Effective credential verification requires systematic approach rather than casual inquiry. Begin by requesting specific professional membership numbers and insurance policy details. Legitimate professionals readily provide such information and often display credentials prominently in their communications.

Next, independently verify claimed memberships through professional body websites. Most maintain searchable databases that confirm both current status and any disciplinary history. Pay particular attention to membership grades—associate membership differs significantly from full professional status in terms of experience requirements and practice permissions.

Finally, request evidence of continuing professional development compliance. Professional bodies mandate ongoing education to maintain currency in rapidly evolving disciplines. Practitioners who cannot demonstrate recent CPD completion may lack current knowledge despite historical qualifications.

The Strategic Advantage of Credentialled Partners

Engaging properly credentialled professionals extends beyond risk mitigation to encompass strategic advantage. Professional bodies facilitate knowledge sharing, maintain industry standards, and provide access to specialist resources that benefit clients indirectly.

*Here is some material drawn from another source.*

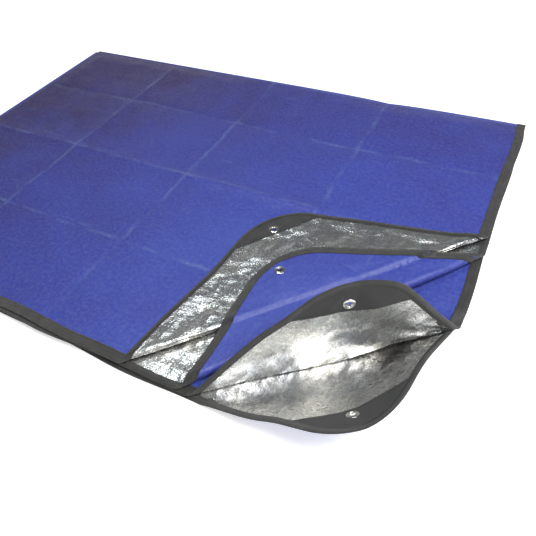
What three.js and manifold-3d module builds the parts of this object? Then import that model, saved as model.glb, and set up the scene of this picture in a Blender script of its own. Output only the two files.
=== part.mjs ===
// Folding reflective blanket, folded in quarters, with its four corners turned up at one end.
// Millimetres, +Z up. X runs along the folded blanket, Y across it, and the blanket lies on Z = 0.
// Inside the group all pieces are placed from the corner where the four bound corners meet:
// that corner is X = 0, Y = 0, the blanket runs to -LENGTH in X and to +WIDTH in Y.
import * as THREE from "three";
import { mergeVertices } from "three/addons/utils/BufferGeometryUtils.js";
import Module from "manifold-3d";

const wasm = await Module();
wasm.setup();

// Overall size of the folded blanket. Open, it is twice as long and twice as wide.
const LENGTH = 1067;
const WIDTH = 762;

// Stack of four layers, the top one first.
const LAYER_PITCH = 3.6;
const FILM = 0.8;
const TAPE_THICKNESS = 2.4;
const BOTTOM_LAYER_Z = TAPE_THICKNESS / 2;

// Edge binding: a tape folded round the edge of the film.
const TAPE_WIDTH = 16;
const TAPE_SLOT = 1.4;
const TAPE_WEB = 2.4;
const FILM_INSET = 3;
const CORNER_RADIUS = 90;
const ARC_STEPS = 16;

// Clearances between separate pieces.
const GAP = 0.3;
const CREASE_GAP = 1;

// Folds: the film and the tape bend round the same centre and reach equally far out.
const TURN_REACH = LAYER_PITCH / 2 + TAPE_THICKNESS / 2;
const BACK_REACH = LAYER_PITCH * 1.5 + TAPE_THICKNESS / 2;
const TURN_FILM = 1;
const PANEL_END = 0.4;

// Corner reinforcement and eyelet.
const PATCH_THICKNESS = 0.7;
const PATCH_ON_FRONT = 116;
const PATCH_ON_SIDE = 104;
const EYELET_X = -56;
const EYELET_Y = 46;
const EYELET_BORE = 3.55;
const EYELET_BARREL = 4.1;
const EYELET_FLANGE = 7.95;
const CLOTH_HOLE = 4.5;
const ROUND_STEPS = 24;

// One entry per layer, top to bottom. The corner turns about the crease that runs from
// creaseFront on the front edge to creaseSide on the side edge, axisLift above the layer.
const LAYERS = [
  { name: "layer1", silverUp: false, creaseFront: 375, creaseSide: 392, axisLift: 2.4, turned: 176 },
  { name: "layer2", silverUp: true, creaseFront: 290, creaseSide: 365, axisLift: 7, turned: 174 },
  { name: "layer3", silverUp: false, creaseFront: 275, creaseSide: 232, axisLift: 1.7, turned: 91 },
  { name: "layer4", silverUp: true, creaseFront: 260, creaseSide: 222, axisLift: 1.7, turned: 30 },
];
LAYERS.forEach((layer, index) => {
  layer.z = BOTTOM_LAYER_Z + LAYER_PITCH * (LAYERS.length - 1 - index);
});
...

Members typically possess broader professional networks and stay current with regulatory developments that affect client interests.

Furthermore, credentialled professionals operate within established ethical frameworks that prioritise client interests over short-term commercial gains. Professional codes of conduct, backed by meaningful enforcement mechanisms, create accountability structures that align professional incentives with client success.

In an increasingly complex commercial environment, professional credentials serve as essential navigation tools for UK businesses. They represent the difference between engaging genuine expertise and sophisticated marketing, between protected relationships and exposed transactions, between strategic partnerships and transactional arrangements. For businesses serious about achieving sustainable success, credential verification represents not an optional extra but a fundamental due diligence requirement.